Virtual machine software emulates the architecture and functions of a real-world computer and Gelsinger says VMware is way ahead of better-known players, particularly in the “private cloud” or internal data systems of major companies.

“Companies like Amazon are clearly positioned for the public cloud but have no technology for the private cloud,” he says. “So you can move workloads to Amazon but you can never bring workloads from Amazon back into your data centre.

“We want to make the internal data centres, or what you would be doing internally if you were, say, Barclays Bank, as flexible, scalable and agile as those designs for public data centres.

“That’s what VMware does. It enables companies to take their existing workloads and put them on a new infrastructure alongside some new apps. That’s a hard problem but we solve that hard problem. It’s the magic of virtualisation.”

This kind of talk has built VMware something of a cult following in the technology world. Some 8,000 people attended its VMworld European conference in Barcelona last September and 21,000 annually attend its equivalent event in the US.

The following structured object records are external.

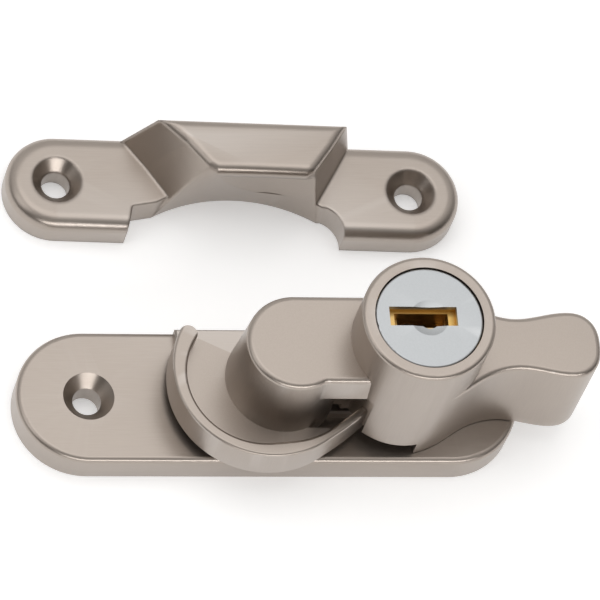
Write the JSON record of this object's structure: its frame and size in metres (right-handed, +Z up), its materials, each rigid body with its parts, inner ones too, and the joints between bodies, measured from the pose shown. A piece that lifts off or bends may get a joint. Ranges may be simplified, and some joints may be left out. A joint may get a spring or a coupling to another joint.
{
  "type": "keyed sash window fastener",
  "caption": "Satin nickel keyed sash window fastener with a swinging crescent cam and a separate two-hole keeper.",
  "frame": {"origin": "midway between the base plate's two screw holes, on its underside", "axes": "+X along the base plate towards the lever's grip, +Y towards the keeper, +Z up off the sash rail"},
  "size_m": [0.0782, 0.0523, 0.0289],
  "materials": {
    "satin_nickel": "satin",
    "bright_steel": "bright satin",
    "steel": "plain",
    "brass": "machined",
    "bronze": "sheet"
  },
  "bodies": {
    "base": {"base_plate": "satin_nickel", "bearing_collar": "steel", "stop_pin": "steel"},
    "lever": {"lever_body": "satin_nickel", "crescent": "satin_nickel", "spindle": "steel", "retaining_clip": "steel", "flat_washer": "steel", "friction_washer": "bronze", "crescent_screws": "steel", "cylinder_shell": "brass", "shell_grub_screw": "steel"},
    "bolt": {"lock_bolt": "steel"},
    "plug": {"plug": "brass", "plug_face_cap": "bright_steel", "tail_cam": "brass", "tail_screw": "steel", "wafer_spring": "steel"},
    "wafers_odd": {"wafer_1": "brass", "wafer_3": "brass", "wafer_5": "brass"},
    "wafers_even": {"wafer_2": "brass", "wafer_4": "brass"},
    "keeper": {"keeper": "satin_nickel"}
  },
  "joints": [
    {"name": "lever_swing", "type": "hinge", "parent": "base", "child": "lever", "pos_m": [0.001, 0.0006, 0], "axis": [0, 0, 1], "range_deg": [-90, 0]},
    {"name": "plug_turn", "type": "hinge", "parent": "lever", "child": "plug", "pos_m": [0.0176, 0.0006, 0.02], "axis": [0, 0, 1], "range_deg": [0, 90]},
    {"name": "bolt_slide", "type": "slide", "parent": "lever", "child": "bolt", "axis": [-1, 0, 0], "range_m": [0, 0.00371]},
    {"name": "wafers_out", "type": "slide", "parent": "plug", "child": "wafers_odd", "axis": [1, 0, 0], "range_m": [0, 0.0006]},
    {"name": "wafers_back", "type": "slide", "parent": "plug", "child": "wafers_even", "axis": [-1, 0, 0], "range_m": [0, 0.0006]},
    {"name": "keeper_approach", "type": "slide", "parent": "base", "child": "keeper", "axis": [0, -1, 0], "range_m": [0, 0.01485]}
  ],
  "couplings": [
    {"joint": "bolt_slide", "follows": "plug_turn", "m_per_rad": 0.0023555},
    {"joint": "wafers_back", "follows": "wafers_out", "ratio": 1}
  ]
}
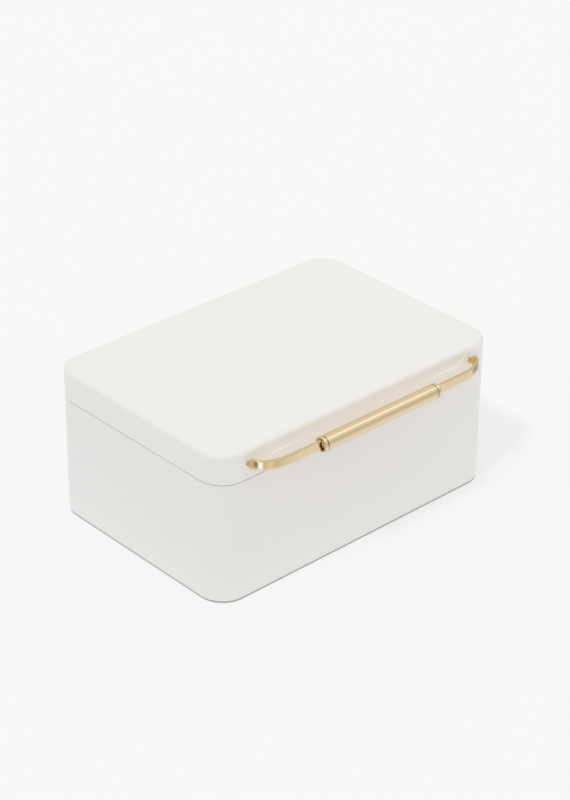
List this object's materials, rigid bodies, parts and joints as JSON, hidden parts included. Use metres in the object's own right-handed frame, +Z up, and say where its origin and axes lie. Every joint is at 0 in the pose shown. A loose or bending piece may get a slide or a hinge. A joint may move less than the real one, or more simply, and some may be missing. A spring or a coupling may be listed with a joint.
{
  "type": "jewellery box",
  "caption": "Lacquered rectangular jewellery box with rounded corners, a rear-hinged lid, a brass strip pull, a lined interior and a sliding inner tray.",
  "frame": {"origin": "centre of the body's footprint, on the resting face of the felt", "axes": "+X along the front to the right as seen from the front, +Y towards the hinges at the back, +Z up"},
  "size_m": [0.25, 0.1963, 0.1118],
  "materials": {
    "lacquer": "satin white lacquer over wood fibre board",
    "board": "sealed board",
    "felt": "pressed wool felt",
    "suede": "brushed microsuede",
    "ribbon": "woven ribbon",
    "mirror": "silvered glass",
    "polished_brass": "polished and lacquered",
    "satin_brass": "satin brushed",
    "fitting_brass": "plain",
    "steel": "nickel-plated magnet"
  },
  "bodies": {
    "base": {"base_shell": "lacquer", "bottom_panel": "board", "base_felt": "felt", "wall_lining": "suede", "floor_pad": "suede", "divider_long": "suede", "divider_cross_left": "suede", "divider_cross_right": "suede", "tray_runner_left": "lacquer", "tray_runner_right": "lacquer", "magnet_base_left": "steel", "magnet_base_right": "steel", "hinge_left_base_leaf": "fitting_brass", "hinge_right_base_leaf": "fitting_brass", "hinge_left_pin": "fitting_brass", "hinge_right_pin": "fitting_brass", "hinge_screw_base_left_1": "fitting_brass", "hinge_screw_base_left_2": "fitting_brass", "hinge_screw_base_right_1": "fitting_brass", "hinge_screw_base_right_2": "fitting_brass"},
    "lid": {"lid_shell": "lacquer", "lid_lining": "suede", "lid_mirror": "mirror", "magnet_lid_left": "steel", "magnet_lid_right": "steel", "hinge_left_lid_leaf": "fitting_brass", "hinge_right_lid_leaf": "fitting_brass", "hinge_screw_lid_left_1": "fitting_brass", "hinge_screw_lid_left_2": "fitting_brass", "hinge_screw_lid_right_1": "fitting_brass", "hinge_screw_lid_right_2": "fitting_brass", "handle_strip": "polished_brass", "handle_sleeve": "satin_brass", "handle_ring_left": "polished_brass", "handle_ring_right": "polished_brass", "handle_bush_left": "fitting_brass", "handle_bush_right": "fitting_brass", "handle_nut_left": "fitting_brass", "handle_nut_right": "fitting_brass"},
    "tray": {"tray_body": "suede", "tray_divider_left": "suede", "tray_divider_right": "suede", "ring_roll_1": "suede", "ring_roll_2": "suede", "ring_roll_3": "suede", "ring_roll_4": "suede", "ring_roll_5": "suede", "tray_pull_tab": "ribbon"}
  },
  "joints": [
    {"name": "lid_hinge", "type": "hinge", "parent": "base", "child": "lid", "pos_m": [0, 0.0879, 0.09], "axis": [-1, 0, 0], "range_deg": [0, 95]},
    {"name": "tray_slide", "type": "slide", "parent": "base", "child": "tray", "axis": [0, -1, 0], "range_m": [0, 0.0738]}
  ]
}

So which companies does Gelsinger believe will be the victims of this new computing wave?

“It’s a little bit dangerous for me to predict the demise of companies that may be our customers today. These are very dangerous waters,” he replies diplomatically.

He then adds: “But look at companies that have enormous positions that are heavily tied to today’s environment, a company like IBM in the mainframe business. They cannot easily move to a cloud model. They have announced new cloud services but that’s a big transition.

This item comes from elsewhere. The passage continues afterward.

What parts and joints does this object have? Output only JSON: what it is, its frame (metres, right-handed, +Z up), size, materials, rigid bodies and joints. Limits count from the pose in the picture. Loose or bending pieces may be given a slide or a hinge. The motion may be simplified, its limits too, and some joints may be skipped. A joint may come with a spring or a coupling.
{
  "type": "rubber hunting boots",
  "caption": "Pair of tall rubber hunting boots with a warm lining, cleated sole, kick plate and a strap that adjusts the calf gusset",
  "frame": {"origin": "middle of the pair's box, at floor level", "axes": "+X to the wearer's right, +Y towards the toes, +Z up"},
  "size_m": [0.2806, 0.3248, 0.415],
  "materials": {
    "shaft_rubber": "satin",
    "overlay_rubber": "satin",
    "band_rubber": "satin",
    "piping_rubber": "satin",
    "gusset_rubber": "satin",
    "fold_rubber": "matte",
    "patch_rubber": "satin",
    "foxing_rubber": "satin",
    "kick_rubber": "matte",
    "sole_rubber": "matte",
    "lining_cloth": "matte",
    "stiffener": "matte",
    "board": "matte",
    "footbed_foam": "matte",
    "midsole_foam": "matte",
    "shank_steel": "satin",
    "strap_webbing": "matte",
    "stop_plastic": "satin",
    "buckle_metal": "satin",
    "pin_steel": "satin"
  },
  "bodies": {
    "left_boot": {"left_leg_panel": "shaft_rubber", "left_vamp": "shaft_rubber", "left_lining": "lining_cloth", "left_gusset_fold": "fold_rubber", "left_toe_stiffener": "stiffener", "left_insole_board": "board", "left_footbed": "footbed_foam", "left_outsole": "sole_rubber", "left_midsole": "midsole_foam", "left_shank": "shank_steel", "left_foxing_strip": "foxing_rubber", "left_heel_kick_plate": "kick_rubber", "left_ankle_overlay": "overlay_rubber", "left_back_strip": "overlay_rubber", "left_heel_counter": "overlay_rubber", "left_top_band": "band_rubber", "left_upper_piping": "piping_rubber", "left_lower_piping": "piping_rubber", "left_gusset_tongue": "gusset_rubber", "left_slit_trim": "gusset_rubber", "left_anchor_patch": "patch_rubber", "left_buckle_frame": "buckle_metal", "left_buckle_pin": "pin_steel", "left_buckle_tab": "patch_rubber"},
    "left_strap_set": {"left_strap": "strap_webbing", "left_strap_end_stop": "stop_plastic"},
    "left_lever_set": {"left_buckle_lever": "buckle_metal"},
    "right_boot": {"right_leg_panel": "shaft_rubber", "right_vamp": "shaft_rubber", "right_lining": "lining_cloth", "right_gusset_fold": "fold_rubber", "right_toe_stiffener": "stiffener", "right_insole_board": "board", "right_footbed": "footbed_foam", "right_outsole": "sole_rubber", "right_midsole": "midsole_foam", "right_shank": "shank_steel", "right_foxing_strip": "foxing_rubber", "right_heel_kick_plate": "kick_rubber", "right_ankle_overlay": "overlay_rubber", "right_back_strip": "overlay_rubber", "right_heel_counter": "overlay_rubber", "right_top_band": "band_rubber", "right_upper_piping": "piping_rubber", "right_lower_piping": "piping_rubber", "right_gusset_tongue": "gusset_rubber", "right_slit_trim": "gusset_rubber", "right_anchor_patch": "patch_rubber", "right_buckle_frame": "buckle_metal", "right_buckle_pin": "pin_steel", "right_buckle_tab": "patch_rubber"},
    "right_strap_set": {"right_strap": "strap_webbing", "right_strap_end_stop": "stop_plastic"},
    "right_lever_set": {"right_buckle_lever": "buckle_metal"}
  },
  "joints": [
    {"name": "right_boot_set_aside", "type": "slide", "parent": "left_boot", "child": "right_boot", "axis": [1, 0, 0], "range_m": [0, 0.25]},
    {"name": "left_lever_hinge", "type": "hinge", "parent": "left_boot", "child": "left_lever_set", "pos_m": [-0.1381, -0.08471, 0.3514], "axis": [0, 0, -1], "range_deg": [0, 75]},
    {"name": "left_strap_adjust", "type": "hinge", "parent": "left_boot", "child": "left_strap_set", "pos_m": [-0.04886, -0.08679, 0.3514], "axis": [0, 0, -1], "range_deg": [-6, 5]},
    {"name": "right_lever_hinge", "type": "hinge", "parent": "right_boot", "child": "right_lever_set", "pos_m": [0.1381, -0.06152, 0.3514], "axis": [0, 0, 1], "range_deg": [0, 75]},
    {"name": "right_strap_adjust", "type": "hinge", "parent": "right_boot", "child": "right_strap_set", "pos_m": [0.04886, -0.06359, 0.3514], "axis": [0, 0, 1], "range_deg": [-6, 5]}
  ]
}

“And at Oracle, everything is tied to their core databases.

“As you look through IT companies you very quickly see those who have determined their strategies for moving forward and those that are struggling.

“Clearly, an example of that is Hewlett-Packard. I think it’s way too early to say who will rise and fall as these tides are still early, but companies are having to rapidly reposition themselves for the future and some will succeed and some won’t.

“With certainty, within a year from now several major technology companies will be reformed or will be no longer.”

VMware has suffered some turbulence itself. Founded by Diane Greene and her husband, Mendel Rosenblum, with some colleagues in California in 1998, it was bought by EMC six years later for £625m.

In 2007 EMC floated the company on the New York Stock Exchange, retaining an 80pc stake. A year after that, Greene was fired, with former Microsoft and Intel executive Paul Maritz brought in to transform the company. Under his leadership, VMware’s revenues quadrupled from $1bn to $4.5bn.

Gelsinger, a 30-year veteran of Intel, joined VMware from EMC last September. VMware’s structure is certainly unusual, but Gelsinger believes its independence from EMC allows it to take on conflict that its parent could not manage. For example, EMC is a long-time partner of Microsoft, with which VMware competes aggressively.

“This is the magic of this independent structure. It’s a unique structure in the business world today. Will it last forever? I am sure not but there are no forces that make it unsustainable as long as we manage it properly.”

Gelsinger says he was schooled in the mantra of former Intel chief executive Andy Grove that “only the paranoid survive”.

“I believe in that,” he says. “Anybody who doesn’t fear Microsoft does that at their peril. This is a very strong and powerful company. We have to look at them as a competitor and be paranoid about them.

“We’re on our ninth major release of our software. They’re delivering their version three so we have a substantial lead. We see ourselves well ahead but we do so with clear paranoia about the need to stay ahead, innovating, delivering and partnering more effectively.” He does acknowledge, however, that there’s work to do on the company’s brand, laughing when I suggest British customers might confuse it with Tupperware.

“I hope not,” he says. “To those of us in the industry, it carries tremendous meaning. But do we need to brand it more widely and get a bit broader with our appeal under that name? Probably, but so far we haven’t ventured far from the IT base.”

That is itself substantial with 400,000 customers and 13,500 workers, including 1,500 in the UK its headquarters are in Frimley, Surrey and Ireland.

Gelsinger still takes a personal approach. “I believe that you need to be the same person in the workplace and the home and get these things in balance. We work to live, not live to work.

“When I meet my employees I want to know about their families and how things are going. If one of them has an issue with a parent or child, I’ll say ‘let me think about that and I’ll pray for you about that.’ ”

Gelsinger, who led a weekly home bible study for 16 years and served as a Sunday school teacher, is also heavily involved in philanthropy. He and his wife, Linda, also helped build an orphanage in Nairobi.

“We’re a socially-conscious company playing a major role in the communities that we participate in,” he says.

“I think there’s a higher calling than just our revenues and our profitability. My world is now the VMware world. I have 13,500 employees essentially in my sovereign care. It’s a very high calling for that community.”